Geoblog.pl    milanello80    Podróże    Azja 2012/2013 (Sumatra, Singapur, Birma, Borneo)    Co Cię nie osłabi, to Cię wzmocni...
Zwiń mapę
2013
17
sty

Co Cię nie osłabi, to Cię wzmocni...

 
Birma
Birma, Bago
POPRZEDNIPOWRÓT DO LISTYNASTĘPNY
Przejechano 17157 km
 
Podróż przedepokowym pociągiem po birmańskich torach jest atrakcją samą w sobie. Szczególnie, że podróżujemy w klasie ordinary, z miejscową, niebywale sympatyczną ludnością. Podróż urasta do miana mega atrakcji, gdy spotykają Cię nieprzewidziane okoliczności. To, co dla jednych może stanowić uciążliwość, przywoływać grymasy i oznaki zdenwerwowania na twarzy, dla innych może być prostu kolejną przygodą na trasie, kolejnym skrawkiem barwnej opowieści snutej kiedyś wnukom przy świetle kominka.

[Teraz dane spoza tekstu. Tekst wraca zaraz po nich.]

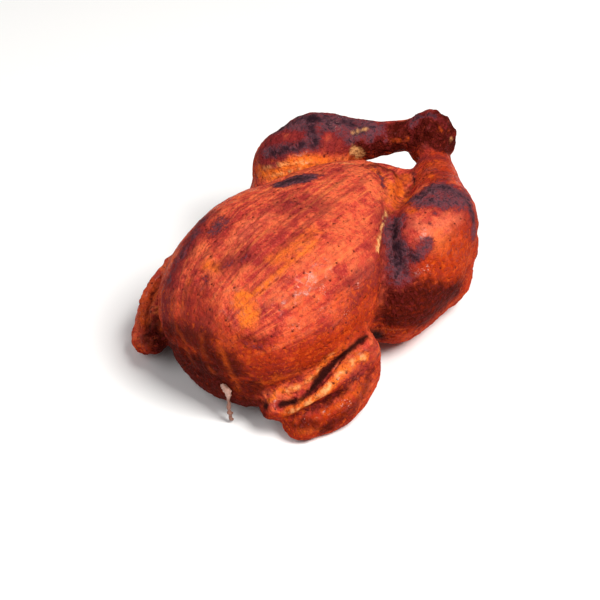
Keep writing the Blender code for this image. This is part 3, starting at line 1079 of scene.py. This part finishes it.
@dataclass(frozen=True)
class RoastFinish:
    """Oily roasted skin: its colours from raw red to burnt, its painted shade, shadow, sheen and glints, and
    its gloss.
    """

    name: str = "roasted_skin"
    red: Colour = (0.70, 0.078, 0.038)
    orange: Colour = (0.84, 0.150, 0.054)
    gold: Colour = (0.88, 0.26, 0.06)
    deep_red: Colour = (0.42, 0.034, 0.028)
    # Painted shade: the skin's colours where it faces sideways or down
    shade_red: Colour = (0.54, 0.038, 0.006)
    shade_brown: Colour = (0.30, 0.018, 0.003)
    # Deep red, partly painted shade on the lower sides
    deep: Colour = (0.40, 0.029, 0.003)
    amber: Colour = (0.92, 0.180, 0.018)
    fat: Colour = (0.92, 0.44, 0.16)
    maroon: Colour = (0.20, 0.018, 0.019)
    # Dark browning, and painted shade low down and by the floor
    umber_and_shade: Colour = (0.058, 0.004, 0.0015)
    # Painted pinkish sheen
    rosy_sheen: Colour = (0.76, 0.15, 0.075)
    meat: Colour = (0.62, 0.10, 0.012)
    # Char, its purplish grey partly a painted sheen
    char: Colour = (0.135, 0.056, 0.072)
    coal: Colour = (0.022, 0.008, 0.013)
    # Painted sheen: tiny pale pinkish flecks
    sheen_fleck: Colour = (0.84, 0.20, 0.11)
    ember: Colour = (0.66, 0.090, 0.010)
    # Painted highlight for the glints
    painted_highlight: Colour = (0.92, 0.48, 0.40)
    speck: Colour = (0.10, 0.010, 0.008)
    # Painted shadow in the crevice
    crevice: Colour = (0.030, 0.005, 0.004)
    smoothest: float = 0.62
    grain_roughness: float = 0.16
    crust_roughness: float = 0.10
    coat: float = 0.40
    coat_roughness: float = 0.24
    reflection: float = 0.03
    bump: float = 0.9
    bump_depth: float = 0.0008
    streak_scale: Place = (24.0, 420.0, 60.0)
    furrow_scale: Place = (13.0, 190.0, 40.0)

    def material(self, mottle: Effect, pores: Effect, crust: Effect) -> bpy.types.Material:
        """Builds the material.

        Args:
            mottle: The browning effect.
            pores: The speck effect.
            crust: The burnt crust effect.

        Returns:
            The material.
        """
        material, desk, inputs = new_material(self.name)
        tex = self._textures(desk, mottle, pores, crust)
        colour = self._burning(tex, self._browning(tex, self._skin(tex)))
        desk.feed(inputs["Base Color"], colour)
        rough = desk.plus(desk.times(tex.grain["Fine"], self.grain_roughness), self.smoothest)
        rough = desk.plus(rough, desk.times(tex.burnt["Crust"], self.crust_roughness))
        desk.feed(inputs["Roughness"], rough)
        inputs["Specular IOR Level"].default_value = self.reflection
        inputs["Coat Roughness"].default_value = self.coat_roughness
        desk.feed(inputs["Coat Weight"], self._gloss(tex))
        desk.feed(inputs["Normal"], self._bump(tex))
        return material

    def _textures(self, desk: Desk, mottle: Effect, pores: Effect, crust: Effect) -> Textures:
        """Places the effects, and works out the streaks and how patchy the browning is.

        Args:
            desk: The material's desk.
            mottle: The browning effect.
            pores: The speck effect.
            crust: The burnt crust effect.

        Returns:
            What the rest of the material uses.
        """
        place = desk.place()
        tone = mottle.place(desk, {"Vector": place, "Broad Scale": 55.0, "Fine Scale": 210.0})
        grain = mottle.place(desk, {"Vector": place, "Broad Scale": 420.0, "Fine Scale": 1000.0})
        specks = pores.place(desk, {"Vector": place, "Scale": 285.0, "Size": 0.33})
        burnt = crust.place(desk, {"Vector": place, "Cover": desk.mask("char"), "Scale": 260.0})
        streaks = desk.noise(desk.scaled(desk.lie(), self.streak_scale), 1.0, 4.0, 0.4)
        patchy = desk.plus(tone["Fine"], desk.times(grain["Broad"], 0.6))
        patchy = desk.plus(patchy, desk.times(desk.sum("SUBTRACT", 0.5, streaks), 2.2))
        return Textures(desk, tone, grain, specks, burnt, streaks, patchy)

    def _skin(self, tex: Textures) -> Socket:
        """Colours the plain skin with streaks and furrows that run along the breast, and paints shade, sheen
        and glints.

        Args:
            tex: The textures.

        Returns:
            The colour.
        """
        desk, tone, streaks = tex.desk, tex.tone, tex.streaks
        blotch = desk.plus(desk.times(tone["Broad"], 0.55), desk.times(tone["Fine"], 0.45))
        top = desk.mix(desk.ramp(blotch, 0.15, 0.60), self.deep_red, self.red)
        top = desk.mix(desk.ramp(blotch, 0.38, 0.88), top, self.orange)
        top = desk.mix(desk.ramp(streaks, 0.50, 0.70, 0.65), top, self.orange)
        top = desk.mix(desk.ramp(streaks, 0.60, 0.76, 0.50), top, self.gold)
        top = desk.mix(desk.ramp(streaks, 0.46, 0.28, 0.7), top, self.deep_red)
        # Painted shade: a darker, browner copy of the skin where it faces sideways or down
        below = desk.mix(desk.ramp(blotch, 0.2, 0.8), self.shade_brown, self.shade_red)
        base = desk.mix(desk.mask("under"), top, below)
        # Painted pinkish sheen
        base = desk.mix(tex.patch("rosy_sheen", tone["Fine"], -0.5, 0.7), base, self.rosy_sheen)
        # Painted glints: tiny pale flecks where the skin faces up
        painted_glint = desk.ramp(tex.grain["Fine"], 0.70, 1.0, 0.36)
        painted_glint = desk.times(painted_glint, desk.ramp(desk.mask("under"), 0.7, 0.0))
        base = desk.mix(painted_glint, base, self.sheen_fleck)
        furrow = desk.noise(desk.scaled(desk.lie(), self.furrow_scale), 1.0, 3.0, 0.5)
        base = desk.mix(desk.ramp(furrow, 0.50, 0.30, 0.55), base, self.maroon)
        return desk.mix(desk.ramp(furrow, 0.56, 0.72, 0.45), base, self.orange)

    def _browning(self, tex: Textures, base: Socket) -> Socket:
        """Lays the browned and bare parts, painted shade in hollows and pits, and specks over the skin.

        Args:
            tex: The textures.
            base: The colour so far.

        Returns:
            The new colour.
        """
        desk, fine, patchy = tex.desk, tex.tone["Fine"], tex.patchy
        amber = desk.times(tex.patch("amber", fine, -0.5, 0.4), desk.ramp(tex.streaks, 0.14, 0.54))
        base = desk.mix(amber, base, self.amber)
        base = desk.mix(desk.times(desk.mask("meat"), 0.8), base, self.meat)
        # Deep red, partly painted shade on the lower sides
        base = desk.mix(tex.patch("deep", fine, -0.8, 0.7), base, self.deep)
        base = desk.mix(tex.patch("maroon", fine, -0.8, 0.7), base, self.maroon)
        # Dark browning, and painted shade low down and by the floor
        base = desk.mix(tex.patch("umber_and_shade", patchy, -1.1, 0.8), base, self.umber_and_shade)
        base = desk.mix(tex.patch("ember", patchy, -0.2, 0.8), base, self.ember)
        # Painted shade: hollows darkened with maroon and pits with dark brown
        base = desk.mix(desk.ramp(desk.mask("hollow"), 0.15, 0.9, 0.8), base, self.maroon)
        base = desk.mix(desk.ramp(desk.mask("pit"), 0.1, 0.9, 0.55), base, self.umber_and_shade)
        base = desk.mix(desk.ramp(tex.grain["Broad"], 0.50, 1.0, 0.38), base, self.maroon)
        return desk.mix(desk.times(tex.specks["Speck"], 0.9), base, self.speck)

    def _burning(self, tex: Textures, base: Socket) -> Socket:
        """Lays the char, flecks, painted pale highlights, fat and the painted shadow in the crevice over the
        rest.

        Args:
            tex: The textures.
            base: The colour so far.

        Returns:
            The finished colour.
        """
        desk, patchy = tex.desk, tex.patchy
        base = desk.mix(desk.slope(tex.burnt["Crust"], 0.0, 0.55), base, self.maroon)
        # Char, its purplish grey partly a painted sheen
        base = desk.mix(desk.slope(tex.burnt["Crust"], 0.35, 0.95), base, self.char)
        base = desk.mix(desk.slope(tex.burnt["Height"], 0.36, 0.66, 0.8), base, self.coal)
        base = desk.mix(tex.patch("coal", patchy, -0.3, 0.9), base, self.coal)
        flecks = desk.ramp(tex.grain["Broad"], 0.32, 0.05, 0.5)
        for layer, low, high in (("under", 0.15, 0.5), ("umber_and_shade", 0.9, 0.2), ("char", 0.5, 0.0)):
            flecks = desk.times(flecks, desk.ramp(desk.mask(layer), low, high))
        base = desk.mix(flecks, base, self.ember)
        # Painted highlights: pale glints
        base = desk.mix(tex.patch("painted_glint", tex.grain["Fine"], 0.70, 0.95), base, self.painted_highlight)
        base = desk.mix(tex.patch("fat", patchy, -0.1, 0.75), base, self.fat)
        # Painted shadow in the wing's crevice
        return desk.mix(desk.mask("crevice"), base, self.crevice)

    def _gloss(self, tex: Textures) -> Socket:
        """Thins the oil where the skin is dark, dry, low or in a hollow.

        Args:
            tex: The textures.

        Returns:
            The coat's weight.
        """
        desk = tex.desk
        oily = desk.times(desk.ramp(desk.mask("under"), 0.8, 0.0), self.coat)
        oily = desk.times(oily, desk.ramp(tex.burnt["Crust"], 0.9, 0.0))
        limits = (("hollow", 0.6, 0.1), ("crevice", 0.5, 0.0), ("umber_and_shade", 1.3, 0.0), ("maroon", 1.5, 0.0))
        for layer, low, high in limits:
            oily = desk.times(oily, desk.ramp(desk.mask(layer), low, high))
        oily = desk.times(oily, desk.ramp(tex.grain["Broad"], 0.15, 0.95))
        return desk.times(oily, desk.ramp(tex.tone["Fine"], -0.1, 1.0))

    def _bump(self, tex: Textures) -> Socket:
        """Raises wrinkles, pores and flakes that are finer than the mesh.

        Args:
            tex: The textures.

        Returns:
            The normal.
        """
        desk = tex.desk
        height = desk.plus(tex.grain["Broad"], desk.times(tex.grain["Fine"], 0.4))
        height = desk.plus(height, desk.times(tex.streaks, 1.2))
        height = desk.plus(height, desk.times(tex.tone["Fine"], 0.8))
        height = desk.sum("SUBTRACT", height, desk.times(tex.specks["Pit"], 1.2))
        height = desk.plus(height, desk.times(tex.burnt["Height"], 1.2))
        return desk.bump(height, self.bump, self.bump_depth)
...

Chyba poszliśmy śladem stoickiego spokoju buddyjskiej filozofii, przyjmując fakty zwyczajnie jakimi są. Na pewne przeciwności nie sposób zaradzić, uśmiech na twarzy pozwoli czasem zupełnie owe niedogodności przezwyciężyć. Super, że podróżujemy w zgranym czterosobowym składzie, ludzi pozytywnie reagujących na birmańską rzeczywistość, świadomych tego co chcą zobaczyć i co najważniejsze optymistycznie nastawionych do świata.

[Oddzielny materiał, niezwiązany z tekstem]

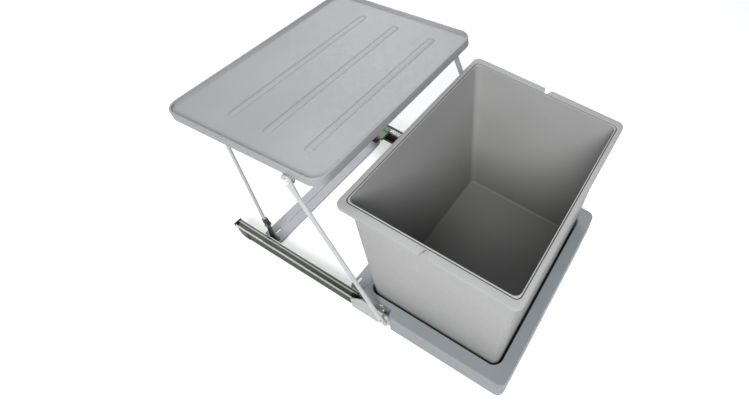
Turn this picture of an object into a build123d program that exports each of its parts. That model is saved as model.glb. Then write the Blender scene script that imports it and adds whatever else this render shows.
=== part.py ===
from build123d import *
import os
from math import cos, radians, sin

# A waste bin for a kitchen base cabinet, pulled out of the cabinet as it is when someone uses it.
# Two floor-mounted ball slides carry a plastic tray with the bin in it. The lid stays behind in the
# cabinet on two rear rods and two front arms, and comes down over the bin as the tray goes in.
# X runs across the unit, Y runs into the cabinet and Z runs up, all in millimetres. The origin is
# the centre of the four floor screws, on the cabinet floor. The left side is the one at minus X.

os.makedirs("parts", exist_ok=True)

# Driving dimensions of the frame on the cabinet floor
screw_spacing_x = 280.0
screw_spacing_y = 208.0
screw_slot_length = 14.0
screw_slot_width = 6.0
rail_outer_x = 187.0
rail_width = 15.5
rail_height = 46.7
rail_front_y = -135.0
rail_length = 295.0
rail_sheet = 1.5
rail_web_recess = 4.0
rail_hem_depth = 6.0
rail_bottom_lip = 9.0
rail_top_lip = 10.7
rail_track_width = 8.0
rail_track_depth = 4.2
rail_bend = 1.2
rail_edge_round = 0.6
rail_lug_places = ((-3.0, 20.0), (-42.0, 20.0))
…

Zmęczeni podróżowaniem na twardych drewnianych siedziskach naszej niższej klasy, postanowiliśmy przerzucić się do wyższej. Konduktor elegancko wyjaśnił nam, że taka sytuacja nie powinna mieć miejsca. Ostatecznie zgodził się, byśmy nocną kilugodzinną przejażdzkę odbyli w lepszych warunkach. Jakiekolwiek próby przekonywania konduktora drobnonominałowym banknotem z wizerunkiem amerykańskiego prezydenta nie były konieczne. Aż dziwne, mając w pamięci azjatycką rzeczywistość.

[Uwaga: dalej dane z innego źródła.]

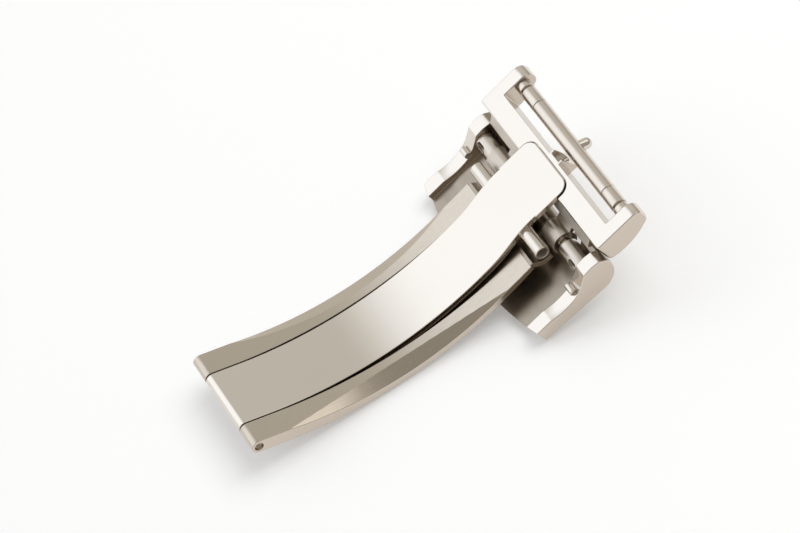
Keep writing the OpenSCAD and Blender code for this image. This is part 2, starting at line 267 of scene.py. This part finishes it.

Rankiem przeciwności losu, choć chyba właściwiej nazwać to właśnie birmańską rzeczywistością, zaczęły się piętrzyć. Nasze kilkugodzinne spóźniernie zaczęło przybierać na cyfrach, gdy okazało się, że pociąg zwyczajnie się popsuł. Jako, że byliśmy zaledwie 40 km od docelowej miejscowości Bago, zaradziliśmy problemowi, przerzucając się tam na dachu może 10-osobowego pickupa, zapełnionego 28 osobami. Podróżowanie na dachu ciężarówek i minivanów zaczyna mi wchodzić w krew, już chyba nawet inaczej nie chcę :).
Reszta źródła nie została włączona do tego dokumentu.